Publication of the Oxford Shakespeare in Oxford World's Classics makes these editions readily available to sixth-formers and undergraduates today. I hope they find the series as valuable as I did when I was their age.
Stanley Wells, February 2006
Dr. Paul Edmondson, Head of Education, The Shakespeare Birthplace Trust, talks about the unique qualities of the Oxford Complete Works, and why we should consider it the Shakespeare for our time.
The Oxford Complete Works is a truly ground-breaking edition, offering the most radical rethinking of Shakespeare's texts ever published. Nothing is taken for granted, and it is thoroughly up-to-date.
The texts printed here bring us as close as we shall ever get to the plays as they were acted by Shakespeare's company. Its editors know that Shakespeare, himself a man of the theatre, reworked some of his plays after they were first performed, and for this reason they give us, for example, two different texts of King Lear.
Throughout, they have rethought the stage directions to bring us to a closer understanding of how the plays were originally performed. And this is a supremely reader-friendly edition, applying newly considered principles of spelling, punctuation and other matters of presentation to make a painless and pleasurable reading experience.

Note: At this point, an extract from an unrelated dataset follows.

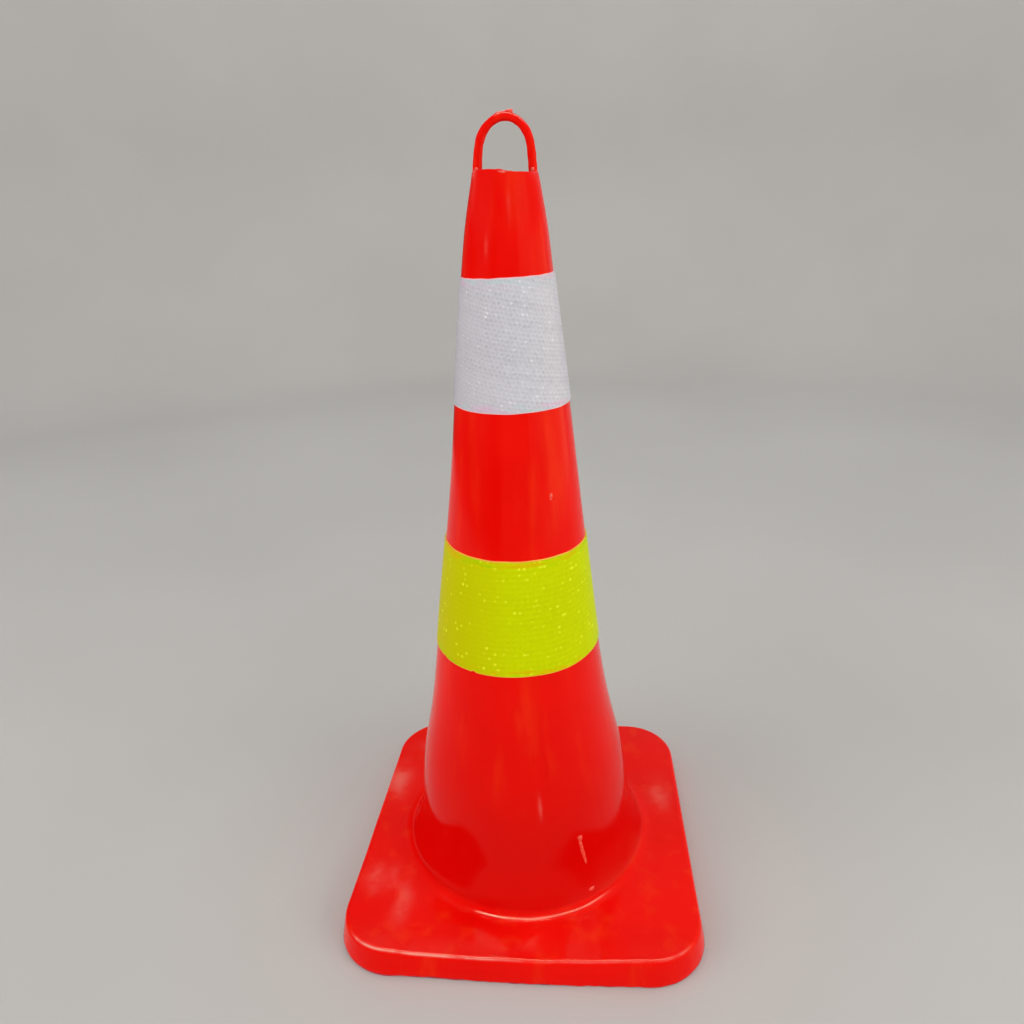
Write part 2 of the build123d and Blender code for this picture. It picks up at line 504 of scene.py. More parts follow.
def prism_film(name, tones, painted_left_light, pit_shade, glint, glinting, sheens, specular, coat):
    """Prismatic film: facets that differ a little, with painted shading, painted shade in the cell
    centres, painted glints, painted iridescent sheen at the margins, and painted light at the
    left.
    """
    s = Shader(name, Specular_IOR_Level=specular, Coat_Weight=coat, Coat_Roughness=0.07)
    facet_tone_and_shade = s.named("facet_tone_and_shade")
    margin = s.named("margin")
    cloud = s.noise(14.0, 2.0, 0.5)
    # tone: random, with the painted shading of the facets
    tone = s.math("ADD", s.times(facet_tone_and_shade, 0.55), s.times(s.named("cell"), 0.25))
    colour = s.mix(s.math("ADD", tone, s.times(cloud, 0.25)), tones[0], tones[1])
    # Painted light on the left of the film: a pinkish reflection on the white film, a duller olive
    # shade on the lime one
    colour = s.mix(s.spread(s.along("X"), -0.085, 0.02, 1.0, 0.0), colour, painted_left_light)
    # Painted shade in the sunk centres of the cells
    uneven = s.spread(s.noise(34.0), 0.36, 0.62, 0.10, 0.55)
    sunk = s.times(s.spread(s.named("pit_shade"), 0.40, 0.95), uneven)
    colour = s.mix(sunk, colour, pit_shade)
    # Painted sheen: orange and green iridescent patches painted along the film's margins
    drift = s.noise(1.0, 2.0, 0.6, s.stretched(42, 42, 150))
    strength = s.times(margin, s.spread(drift, 0.50, 0.66))
    colour = s.mix(s.times(strength, 0.5), colour, sheens[0])
    strength = s.times(margin, s.spread(drift, 0.50, 0.34))
    colour = s.mix(s.times(strength, 0.45), colour, sheens[1])
    # Painted glints: random facets, more in clusters and along streaks, painted nearly white
    streak = s.noise(1.0, 1.0, 0.5, s.stretched(60, 60, 300))
    cluster = s.spread(s.noise(22.0, 2.0, 0.6), 0.42, 0.64, 0.0, 0.06)
    cluster = s.math("ADD", cluster, s.spread(streak, 0.44, 0.64, 0.0, 0.07))
    low, high, most = glinting
    bright = s.spread(s.math("ADD", facet_tone_and_shade, cluster), low, high, 0.0, most)
    colour = s.mix(bright, colour, glint)
    s.drive("Base Color", colour)
    s.drive("Roughness", s.spread(facet_tone_and_shade, 0.0, 1.0, 0.42, 0.28))
    grain = s.noise(900.0, 2.0, 0.5)
    s.bumps((grain, 0.10, 0.0001))
    return s.material


def floor_paint():
    """Plain pale floor, lightly polished and softly clouded."""
    tones, gloss = (FLOOR_DARK, FLOOR_LIGHT), (0.50, 0.62)
    noises = (1.6, 3.0, 0.5), (240.0, 2.0, 0.5)
    fixed = {"Specular_IOR_Level": 0.12}
    return clouded("floor_paint", *noises, tones, (0.3, 0.7), gloss, (0.04, 0.0002), **fixed)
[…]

The newly published second edition is updated by adding Edward III, which is increasingly accepted as part of the Shakespeare canon, along with a complete text of Sir Thomas More, to which Shakespeare contributed a scene; it also includes an excellent new essay, by David Crystal, on Shakespeare's language, along with an invaluable guide to further reading. Graced by informative and thoughtful introductions that are models of compression, this edition must supplant all its predecessors as the Shakespeare for our time.